Are Certain Exercises Better For Men Than Women?

We investigate if a gender split actually exists.

You only have to look at the free weights area of your average gym, or pop your head round the door at a yoga or Pilates class (not to mention Zumba), to see that gender divide is still going strong in the world of fitness. Women and men still, on the whole, train differently.

According to data from survey company Gymetrix, while use of cardio machines is evenly distributed between the sexes, only 7% of those on free weights at any given time are female. Out of approximately 8,000 women surveyed, just 3% named dumbbells as one of their three favourite pieces of equipment.

But the workout landscape is changing (and not before time).

gzorgz via Getty Images

Time to change the rules

A new raft of personal trainers and fitness coaches are trying to get the message across that by sticking to these outdated gender constructs, we are doing our workouts all wrong and missing out on training goals.

Breaking news: men and women should train the same.

“Unless someone has some kind of gender-specific issue, there’s really no need for men and women to train differently. It’s more about making the training align with the goals of the individual,” says personal trainer Julia Buckley, founder of online gym

From women reclaiming the free weights area and men signing up for Pilates to everyone curbing their cardio, these are the new gender-free workout rules.

Why men should join the class

Statistics show that men are in the majority on the gym floor – around 60-65%, according to Gymetrix. And one of the reasons they cite this is many women join the gym and only use the classes.

And while you might find a smattering of men in classes like yoga or body pump – in the large part, they tend to be in the minority. But men who see exercise classes as a woman’s domain could be missing a trick… and missing out on a six-pack.

The gender split in most Pilates classes suggests men see the discipline as a ‘woman thing’ – perhaps it’s all that talk of pelvic floor muscles. But Joseph Pilates (yep, a bloke) developed the technique to increase strength, flexibility and control of the body.

An increasing number of world-class rugby players and top footballers are turning to Pilates as a way of improving co-ordination, mobility and flexibility, as well as for preventing, and recovering from, injuries.

And the men’s media are behind it, too: GQ has explained Why Real Men Do Pilates (with illustrated step-by-step instructions), while Coach magazine shows readers How To Get A Six-Pack With Pilates.

skynesher via Getty Images

Why women should lift weights ‘like a man’

It is a longstanding myth that a woman will ‘bulk up’ if she lifts weights that are too heavy – and lots of reps of lighter weights are the key to a toned, lean look.

“If a woman wants to build strength, she can certainly do the same strength training program as a man,” says Buckley. “Men generally gain muscle more easily than women because their bodies produce more testosterone, but the same training principles work for both sexes.”
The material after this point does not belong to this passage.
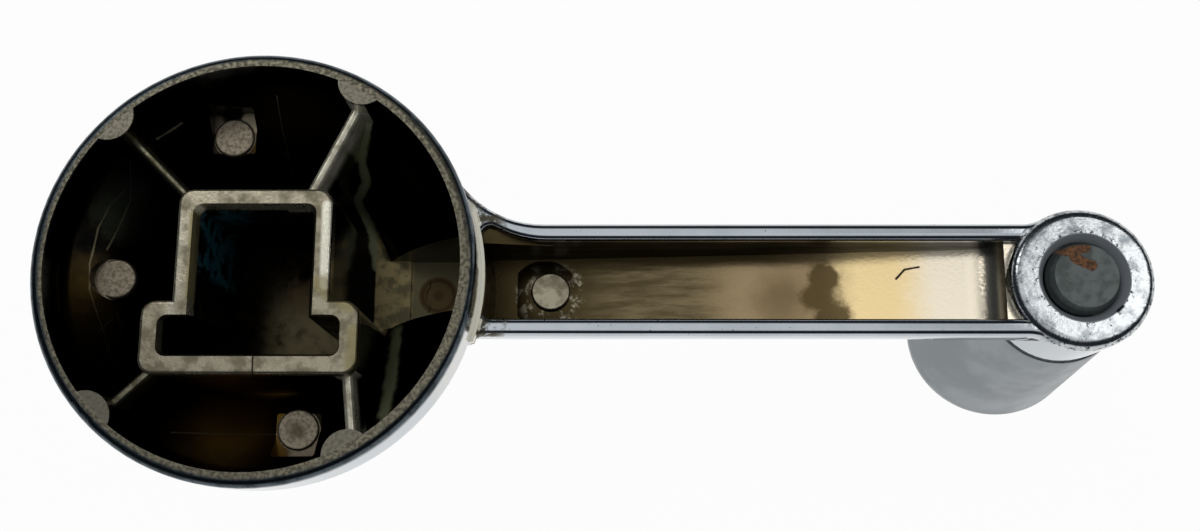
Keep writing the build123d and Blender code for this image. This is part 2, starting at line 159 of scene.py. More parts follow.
class Band(NamedTuple):
    """Mask between two values, with soft ends outside them."""

    low: float
    high: float
    soft: float = 0.15


class Patch(NamedTuple):
    """A round mark in plan: its centre in millimetres, and its edge as a distance from it."""

    centre: tuple[float, float]
    edge: Edge


class Stroke(NamedTuple):
    """A straight mark in plan, in millimetres: its ends, width, soft edge, wandering edge and strength."""

    start: tuple[float, float]
    end: tuple[float, float]
    width: float
    soft: float = 0.15
    wander: float = 0.0
    strength: float = 1.0


class Blotches(NamedTuple):
    """Scattered blotches, where a pattern lies above a level, with an edge this soft."""

    pattern: Pattern
    level: float
    soft: float = 0.04


class Ground:
    """A piece's surface as its material sees it: places in millimetres, and masks drawn on them.

    Attributes:
        detail: how many finer layers each pattern has.
        coarseness: how strong each finer layer is.
        material: the material.
        tree: its nodes.
        point: place on the piece.
        x: along the arm.
        y: across the arm.
        z: up, out of the open back.
        up: how far the surface faces up, from -1 to 1.
        flat: place in plan.
        patterns: the shared patterns that are in use.
    """

    detail = 5.0
    coarseness = 0.62

    def __init__(self, name: str, centre: Vector) -> None:
        """Start a material.

        Args:
            name: name of the material.
            centre: the place that counts as zero, in metres.
        """
        self.material = bpy.data.materials.new(name)
        self.material.use_nodes = True
        self.tree = self.material.node_tree
        self.tree.nodes.clear()
        own = add_node(self.tree, "ShaderNodeTexCoord")
        inputs = {0: own.outputs["Object"], 1: tuple(centre)}
        moved = add_node(self.tree, "ShaderNodeVectorMath", inputs, operation="SUBTRACT")
        inputs = {0: moved.outputs[0], "Scale": 1 / MM}
        scaled = add_node(self.tree, "ShaderNodeVectorMath", inputs, operation="SCALE")
        self.point = scaled.outputs[0]
        self.x, self.y, self.z = add_node(self.tree, "ShaderNodeSeparateXYZ", {0: self.point}).outputs
        self.up = add_node(self.tree, "ShaderNodeSeparateXYZ", {0: own.outputs["Normal"]}).outputs[2]
        self.flat = add_node(self.tree, "ShaderNodeCombineXYZ", {0: self.x, 1: self.y}).outputs[0]
        self.patterns: dict[Pattern, bpy.types.NodeSocket] = {}

    def pattern(self, kind: Pattern) -> bpy.types.NodeSocket:
        """Give one of the shared patterns, and make it where it isn't in use yet.

        Args:
            kind: which pattern.

        Returns:
            A value round one half.
        """
        if kind not in self.patterns:
            size, stretch = kind.value
            inputs = {0: self.point, 1: stretch}
            drawn = add_node(self.tree, "ShaderNodeVectorMath", inputs, operation="MULTIPLY")
            inputs = {"Vector": drawn.outputs[0], "Scale": 1 / size}
            inputs |= {"Detail": self.detail, "Roughness": self.coarseness}
            self.patterns[kind] = add_node(self.tree, "ShaderNodeTexNoise", inputs).outputs["Fac"]
        return self.patterns[kind]

    def fade(self, value: bpy.types.NodeSocket, edge: Edge) -> bpy.types.NodeSocket:
        """Make a mask that rises smoothly across an edge.

        Args:
            value: what it follows.
            edge: where it is clear and where it is full.

        Returns:
            The mask.
        """
        if edge.ragged:
            value = self.ragged(value, edge.pattern, edge.ragged)
        rising = edge.full > edge.clear
        inputs = {
            "Value": value,
            "From Min": min(edge.clear, edge.full),
            "From Max": max(edge.clear, edge.full),
            "To Min": 0.0 if rising else edge.strength,
            "To Max": edge.strength if rising else 0.0,
        }
        return add_node(self.tree, "ShaderNodeMapRange", inputs, interpolation_type="SMOOTHSTEP").outputs[0]

    def band(self, value: bpy.types.NodeSocket, band: Band) -> bpy.types.NodeSocket:
        """Mask between two values."""
        rise = self.fade(value, Edge(band.low - band.soft, band.low))
        return self.overlap(rise, self.fade(value, Edge(band.high + band.soft, band.high)))

    def patch(self, mark: Patch) -> bpy.types.NodeSocket:
        """Mask of a round mark."""
        return self.fade(self.distance(*mark.centre), mark.edge)

    def patches(self, marks: Sequence[Patch]) -> bpy.types.NodeSocket:
        """Mask of several round marks."""
        return self.union(*(self.patch(mark) for mark in marks))

    def blotches(self, marks: Blotches) -> bpy.types.NodeSocket:
        """Mask of scattered blotches."""
        edge = Edge(marks.level - marks.soft, marks.level + marks.soft)
        return self.fade(self.pattern(marks.pattern), edge)

    def overlap(self, *masks: bpy.types.NodeSocket) -> bpy.types.NodeSocket:
        """Find where all of the masks hold.

        Args:
            *masks: the masks.

        Returns:
            Their product.
        """
        shared = masks[0]
        for mask in masks[1:]:
            inputs = {0: shared, 1: mask}
            shared = add_node(self.tree, "ShaderNodeMath", inputs, operation="MULTIPLY").outputs[0]
        return shared

    def union(self, *masks: bpy.types.NodeSocket) -> bpy.types.NodeSocket:
        """Find where any of the masks holds.

        Args:
            *masks: the masks.

        Returns:
            The largest of them.
        """
        largest = masks[0]
        for mask in masks[1:]:
            inputs = {0: largest, 1: mask}
            largest = add_node(self.tree, "ShaderNodeMath", inputs, operation="MAXIMUM").outputs[0]
        return largest

    def distance(self, x: float, y: float) -> bpy.types.NodeSocket:
        """Distance from an upright axis."""
        inputs = {0: self.flat, 1: (x, y, 0.0)}
        return add_node(self.tree, "ShaderNodeVectorMath", inputs, operation="DISTANCE").outputs["Value"]

    def ragged(self, value: bpy.types.NodeSocket, kind: Pattern, reach: float) -> bpy.types.NodeSocket:
        """Add a pattern to a value, so that an edge across it comes out ragged.

        Args:
            value: what an edge will follow.
            kind: the pattern.
            reach: how far it moves the edge to and fro.

        Returns:
            The value with the pattern in it.
        """
        inputs = {0: self.pattern(kind), 1: 2 * reach, 2: value}
        waved = add_node(self.tree, "ShaderNodeMath", inputs, operation="MULTIPLY_ADD").outputs[0]
        inputs = {0: waved, 1: reach}
        return add_node(self.tree, "ShaderNodeMath", inputs, operation="SUBTRACT").outputs[0]

    def stroke(self, line: Stroke) -> bpy.types.NodeSocket:
        """Make a mask along a straight line of the plan.

        Args:
            line: the line.

        Returns:
            The mask.
        """
        start, end = Vector((*line.start, 0.0)), Vector((*line.end, 0.0))
        unit = (end - start).normalized()
        inputs = {0: self.flat, 1: tuple(start)}
        away = add_node(self.tree, "ShaderNodeVectorMath", inputs, operation="SUBTRACT").outputs[0]
        inputs = {0: away, 1: tuple(unit)}
        along = add_node(self.tree, "ShaderNodeVectorMath", inputs, operation="DOT_PRODUCT").outputs["Value"]
        inputs = {"Value": along, "Min": 0.0, "Max": (end - start).length}
        held = add_node(self.tree, "ShaderNodeClamp", inputs).outputs[0]
        inputs = {0: tuple(unit), "Scale": held}
        nearest = add_node(self.tree, "ShaderNodeVectorMath", inputs, operation="SCALE").outputs[0]
        inputs = {0: away, 1: nearest}
        gap = add_node(self.tree, "ShaderNodeVectorMath", inputs, operation="DISTANCE").outputs["Value"]
        half = line.width / 2
        return self.fade(gap, Edge(half + line.soft, half, line.wander, strength=line.strength))

    def strokes(self, lines: Sequence[Stroke]) -> bpy.types.NodeSocket:
        """Mask along several lines."""
        return self.union(*(self.stroke(line) for line in lines))

    def close(self, surface: "Surface", piece: bpy.types.Object) -> None:
        """End the material with its shader, and give it to a piece.

        Args:
            surface: the finished surface.
            piece: the model's own piece.
        """
        inputs = {"Strength": 1.0, "Distance": MM, "Height": surface.height}
        relief = add_node(self.tree, "ShaderNodeBump", inputs)
        inputs = {
            "Base Color": surface.colour,
            "Roughness": surface.roughness,
            "Metallic": surface.metal,
            "Normal": relief.outputs[0],
        }
        shader = add_node(self.tree, "ShaderNodeBsdfPrincipled", inputs)
        add_node(self.tree, "ShaderNodeOutputMaterial", {"Surface": shader.outputs[0]})
        for slot in piece.material_slots:
            slot.material = self.material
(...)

The New Rules of Lifting For Women by Lou Schuler, Cassandra Forsythe and Alwyn Cosgrove, also refutes the misconception that women will bulk up if they lift heavy weights. Its training plan demands women “put down the ‘Barbie’ weights, step away from the treadmill, and begin a strength and conditioning regime for the natural athlete in every woman.”
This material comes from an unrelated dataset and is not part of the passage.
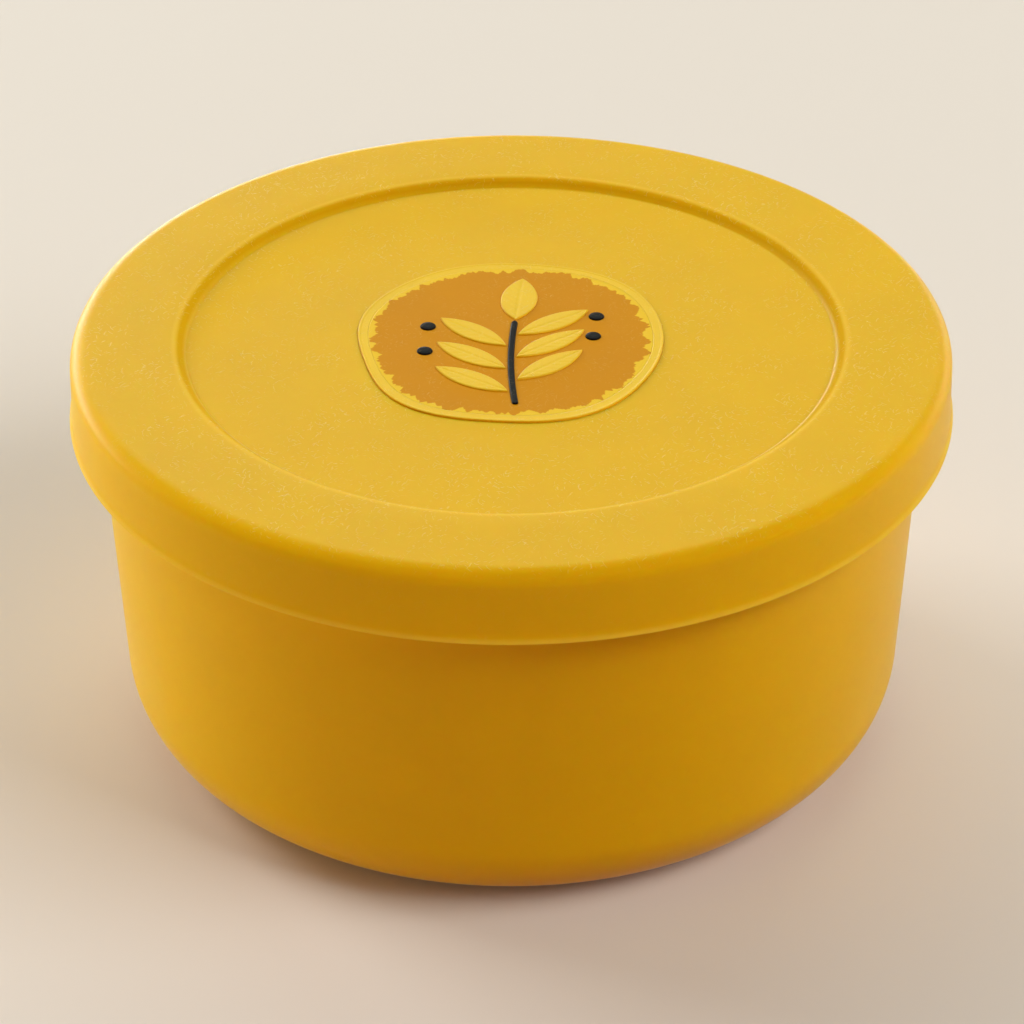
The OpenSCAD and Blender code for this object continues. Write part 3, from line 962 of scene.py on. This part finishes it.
class SNACK_OT_stage(Builder, bpy.types.Operator):
    """Set the stage: a plain pale floor, soft lamps and the camera"""

    bl_idname = "snack_container.stage"
    bl_label = "Stage"

    def build(self, whole):
        stage = whole.stage
        floor = skin("floor", [
            np.array([[0, 0, -FLOOR_DEPTH]]),
            self.ring(FLOOR_RADIUS, -FLOOR_DEPTH), self.ring(FLOOR_RADIUS, 0), self.ring(1, 0),
            np.array([[0, 0, -FLOOR_GAP]])
        ])
        floor.data.materials.append(floor_paint(stage))
        floor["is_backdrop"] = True
        soft, gleam = {"mirrored": False}, {"matt": False}
        self.lamp("back_lamp", (0, 0.71, 0.71), FAR, (1.6, 0.9), stage.back, COOL)
        self.lamp("horizon_lamp", (-0.45, 0.89, 0.06), MIDDLE, (1.2, 0.3), stage.horizon, COOL)
        self.lamp("left_window", (-0.75, 0.5, 0.45), FAR, (0.8, 0.8), stage.left_window, **soft)
        self.lamp("right_window", (0.7, -0.3, 0.65), FAR, (1.0, 0.8), stage.right_window, **soft)
        self.lamp("left_fill", (-1, 0.12, 0), NEAR, (0.4, 0.055), stage.left_fill, COOL, **soft)
        self.lamp("left_front_fill", (-0.85, -0.53, 0), NEAR, (0.3, 0.055), stage.left_front_fill, **soft)
        self.lamp("right_fill", (1, 0.12, 0), NEAR, (0.4, 0.055), stage.right_fill, COOL, **soft)
        self.lamp("left_gleam", (-0.55, 0.83, -0.02), FAR, (2.0, 0.5), stage.left_gleam, **gleam)
        self.lamp("right_gleam", (0.6, 0.8, 0), FAR, (1.2, 0.4), stage.right_gleam, **gleam)
        self.world(stage)
        self.camera(stage)
        bpy.context.scene.view_settings.view_transform = "Standard"

    def ring(self, radius, height):
        """Points of the floor. It lies a hair below the object, so that the two don't share a plane."""
        angle = np.arange(FLOOR_SIDES) * math.tau / FLOOR_SIDES
        return np.stack([radius * np.cos(angle), radius * np.sin(angle), height - FLOOR_GAP + 0 * angle], 1)

    def lamp(self, name, direction, distance, size, light, tint=WHITE, mirrored=True, matt=True):
        """A flat lamp that adds its light to a white surface facing it.

        A lamp that isn't mirrored adds no gloss, and one that isn't matt adds gloss alone.
        """
        data = bpy.data.lights.new(name, "AREA")
        data.shape = "RECTANGLE"
        data.size, data.size_y = size
        data.energy = light * math.pi**2 * distance**2
        data.color = tint
        lamp = bpy.data.objects.new(name, data)
        away = Vector(direction).normalized()
        lamp.location = away * distance + Vector((0, 0, LAMP_AIM))
        lamp.rotation_euler = away.to_track_quat("Z", "Y").to_euler()
        lamp.visible_camera = False
        lamp.visible_glossy, lamp.visible_diffuse = mirrored, matt
        bpy.context.scene.collection.objects.link(lamp)

    def world(self, stage):
        """Even warm light from all round. The camera sees the floor's own colour there."""
        world = bpy.data.worlds.new("studio")
        bpy.context.scene.world = world
        world.use_nodes = True
        nodes = Nodes(world.node_tree)
        rays = nodes.add("ShaderNodeLightPath", output="Is Camera Ray")
        light = nodes.add("ShaderNodeBackground", None, {"Color": (*WARM, 1), "Strength": stage.ambient})
        sky = nodes.add("ShaderNodeBackground", None, {"Color": (*stage.floor, 1), "Strength": 1.0})
        both = nodes.add("ShaderNodeMixShader", None, {0: rays, 1: light, 2: sky})
        nodes.add("ShaderNodeOutputWorld", None, {"Surface": both})

    def camera(self, stage):
        """The camera stands in front, as in the photograph."""
        angle, roll = stage.camera_height, stage.camera_roll
        ahead = Vector((0, math.cos(angle), -math.sin(angle)))
        up = Vector((0, math.sin(angle), math.cos(angle)))
        right = Vector((1, 0, 0))
        right, up = math.cos(roll) * right + math.sin(roll) * up, math.cos(roll) * up - math.sin(roll) * right
        data = bpy.data.cameras.new("front_camera")
        data.lens = stage.lens
        data.sensor_width = SENSOR
        camera = bpy.data.objects.new("front_camera", data)
        turned_to = Matrix((right, up, -ahead)).transposed().to_4x4()
        camera.matrix_world = Matrix.Translation(CAMERA_AIM - stage.camera_distance * ahead) @ turned_to
        bpy.context.scene.collection.objects.link(camera)
        bpy.context.scene.camera = camera


class SNACK_PT_panel(bpy.types.Panel):
    """Lists what can be built and what can be changed"""

    bl_label = "Snack container"
    bl_idname = "SNACK_PT_panel"
    bl_space_type = "VIEW_3D"
    bl_region_type = "UI"
    bl_category = "Snack container"

    def draw(self, context):
        whole = context.scene.snack_container
        for operator in OPERATORS:
            self.layout.operator(operator.bl_idname)
        self.layout.prop(whole, "segments")
        for group in ("bowl", "lid", "badge", "rubber", "stage"):
            box = self.layout.box()
            sizes = getattr(whole, group)
            for name in sizes.__annotations__:
                box.prop(sizes, name)


OPERATORS = (SNACK_OT_bowl, SNACK_OT_lid, SNACK_OT_badge, SNACK_OT_sprig, SNACK_OT_stage)
CLASSES = (BowlSizes, LidSizes, BadgeSizes, RubberLook, StageLook, SnackContainer, *OPERATORS, SNACK_PT_panel)


def register():
    for cls in CLASSES:
        bpy.utils.register_class(cls)
    bpy.types.Scene.snack_container = PointerProperty(type=SnackContainer)


def unregister():
    del bpy.types.Scene.snack_container
    for cls in reversed(CLASSES):
        bpy.utils.unregister_class(cls)


def main():
    register()
    bpy.ops.snack_container.bowl()
    bpy.ops.snack_container.lid()
    bpy.ops.snack_container.badge()
    bpy.ops.snack_container.sprig()
    bpy.ops.snack_container.stage()
    boxes = {"cad": CAD_BOX, "dressed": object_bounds()}
    {key: [list(corner) for corner in box] for key, box in boxes.items()}


if __name__ == "__main__":
    main()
Buckley adds that most people have the same goal these days, irrespective of gender.

“From what I see nowadays, the main aim of both sexes when they first start exercise will typically be to shed fat, but men are usually a bit more concerned with gaining muscle as well. That said, I’m seeing more and more women wanting the same. In fact, I’d say at this point, most women state their goals as wanting to get leaner and have muscle definition.

“For sure, men usually want bigger muscles than women, but that will happen anyway, all other things being equal, for a typical man and woman following the same training plan, “ she concludes.
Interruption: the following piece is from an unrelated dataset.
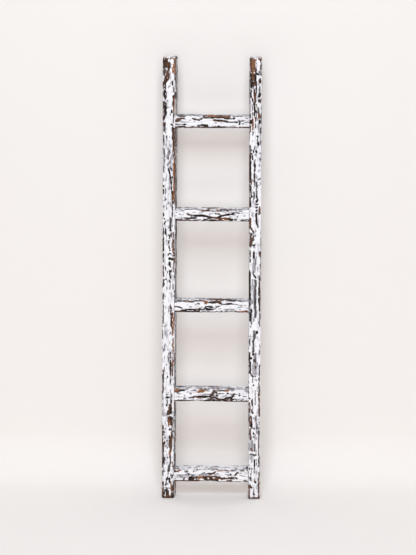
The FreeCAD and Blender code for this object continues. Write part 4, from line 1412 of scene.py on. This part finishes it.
# %% Scattered marks
SCATTER = {
    "grey": {"per_metre": 16, "wide": (2.0, 5.0), "long": (8, 40)},
    "smoke": {"per_metre": 16, "wide": (1.0, 2.4), "long": (3, 34)},
    "tan": {"per_metre": 3, "wide": (1.2, 2.4), "long": (8, 40)},
    "bare": {"per_metre": 6, "wide": (1.0, 2.4), "long": (8, 50)},
    "dark": {"per_metre": 12, "wide": (0.7, 1.8), "long": (3, 40)},
    "crack": {"per_metre": 10, "wide": (0.6, 1.4), "long": (2, 24)},
    "rubbed": {"per_metre": 4, "wide": (1.0, 2.0), "long": (10, 60)},
    "daub": {"per_metre": 6, "wide": (1.4, 2.6), "long": (3, 14)},
}
NICKS = {
    "smoke": {"per_metre": 90, "wide": (0.8, 1.3), "long": (1, 6)},
    "dark": {"per_metre": 60, "wide": (0.4, 0.7), "long": (1, 5)},
}
CORNER_SHARE = 0.4
SLANT = 0.06
SAWN_TOP_LOST = 0.46
SAWN_FOOT_LOST = 0.62
RIM_WIDE = 2.2 * MM
END_WEAR = 1.5 * MM
FOOT_WEAR_AND_SHADE = 2.6 * MM
MOUTH_RADIUS = 4.6 * MM
MOUTH_DARK = 0.85


def scatter(wear, plans, low, high, random):
    """Throws marks on the girths between low and high, many of them along a corner."""
    timber = wear.timber
    back_corner = timber.half_across + 2 * timber.half_depth
    corners = [side * corner for side in (-1, 1) for corner in (timber.half_across, back_corner)]
    corners = [corner for corner in corners if low - MM < corner < high + MM]
    for kind, plan in plans.items():
        for _ in range(round(plan["per_metre"] * (timber.end - timber.start))):
            width = random.uniform(*plan["wide"]) * MM
            length = random.uniform(*plan["long"]) * MM
            girth = random.uniform(low, high)
            if random.random() < CORNER_SHARE and corners:
                girth = corners[random.integers(len(corners))] + random.normal() * MM
            along = random.uniform(timber.start, timber.end - length)
            far_girth = girth + random.normal(0, SLANT) * length
            wear.mark(kind, width, [(girth, along), (far_girth, along + length)])


def turned_marks(wear, marks, girth, end_for_end):
    """Puts marks that were read off a front on another face, whose middle is at a girth.

    The two counts of girth meet in the middle of the back, so each mark is put in both of them.
    A mark that runs past its own face is left out.
    """
    timber = wear.timber
    whole_way = 4 * (timber.half_across + timber.half_depth)
    for kind, width, points in marks:
        if max(abs(x) for x, along in points) > timber.half_across:
            continue
        if end_for_end:
            points = [(-x, timber.start + timber.end - along) for x, along in points]
        for lap in (0, -whole_way):
            wear.mark(kind, width, [(girth + lap + x, along) for x, along in points])


def open_ends(wear):
    """The sawn ends of a rail, with a darker rim. The top kept some of its paint, and the foot less. A dark
    band round the foot is partly floor wear and partly painted contact shade.
    """
    timber = wear.timber
    end_noise = wear.noise(2.5, 2.5)
    to_side = np.minimum(timber.half_across - np.abs(timber.across), timber.half_depth - np.abs(timber.depth))
    rim = np.exp(-(to_side / RIM_WIDE) ** 2)
    on_top = timber.on_end & (timber.normals[:, UP] > 0)
    sawn = np.where(on_top, SAWN_TOP_LOST, SAWN_FOOT_LOST) + 0.25 * end_noise + 0.24 * rim
    edge = np.where(timber.on_end, 0, np.exp(-(timber.to_end / END_WEAR) ** 2))
    wear.lost = np.where(timber.on_end, sawn, wear.lost + edge * (0.55 + 0.3 * end_noise))
    wear.dark = np.where(timber.on_end, 0.42 + 0.16 * end_noise + 0.3 * rim, wear.dark)
    wear.dark += ramp(edge, 0.2, 0.7) * (0.42 + 0.2 * end_noise - wear.dark)
    # Painted shade in part: the dark band round the bottom of the foot stands for floor wear and for the
    # contact shadow under it.
    foot = np.exp(-(timber.points[:, UP] / FOOT_WEAR_AND_SHADE) ** 2)
    wear.lost += foot * (0.75 + 0.3 * end_noise)
    wear.dark += ramp(foot, 0.2, 0.6) * (0.80 + 0.15 * end_noise - wear.dark)


def screw_mouths(wear):
    """Dark torn paint round each screw's mouth in the outer face of a rail."""
    timber = wear.timber
    outward = timber.points[:, 0] * np.sign(timber.points[:, 0].mean())
    outside = outward > abs(timber.points[:, 0]).mean()
    for number in range(1, RUNG_COUNT + 1):
        rung_middle = timbers[f"rung_{number}"].middle
        away = np.hypot(timber.points[:, 1], timber.points[:, UP] - rung_middle)
        close = np.clip(1 - (1 - OUTLINE) * away / MOUTH_RADIUS, 0, 1)
        close = np.where(outside, close, 0)
        wear.lost = np.maximum(wear.lost, close + 0.06 * wear.noise(1.5, 1.5))
        wear.dark = np.where(close > OUTLINE, MOUTH_DARK, wear.dark)


# %% [markdown]
# ## Wear becomes relief
#
# The paint is a film of about a sixth of a millimetre, brushed on in ridges. Cracks and gouges go
# deeper, and a drawknife leaves long shallow waves. Near a joint the relief fades away, so that a
# rung still meets its rails without a gap.
#
# The left rail isn't quite square: from the front, more of its inner side shows than of the other
# rail's. So that side leans here, and the left ends of the rungs reach a little into it.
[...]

Fitness coach and HuffPost blogger Melissa Edmunds agrees, and cites the use of light weights as the reason many women are not getting the definition they crave:

“We (especially women) are programmed to believe that we must stick to dumbbells less than 10 pounds and perform dozens of reps so that we can ‘tone’ our bodies and avoid getting big, ‘manly’ muscles.

“This whole myth of bulking up makes no sense. Think you’re getting big from lifting weights? Guess what, that’s fat you need to lose, not muscle.”

T.T. via Getty Images

Men and women: curb the cardio

“Where a lot of people of both sexes often go wrong when getting slimmer is the main goal is they only do cardio exercise, like running, aerobics, cycling, Zumba, etc.,” says Buckley.

“Adding muscle to the body is hugely helpful in both burning fat and maintaining a lean physique because it is very metabolic tissue. The more muscle you have on your body, the more calories your body burns, when exercising and even when resting.”

Edmonds agrees that muscle mass is the key to staying toned:

“That ‘toned’ look you’re going after is achieved by increasing muscle mass and reducing body fat. You can do cardio all day every day and you’ll never achieve the look you want if you don’t have enough muscle underneath that fat layer that you’re working so hard lose.”

That’s not to say that cardio doesn’t have its place, of course, but running for hours on end at the same pace just isn’t an efficient way to burn fat.

“My recommendation is to start with a couple short HIIT sessions and make sure your diet is 100% in line before you start adding additional cardio,” says Edmonds. “The exact amount you should be doing varies by the individual. Get to know your body by playing around with your cardio length, intensity, method, and so forth, and see how it reacts.”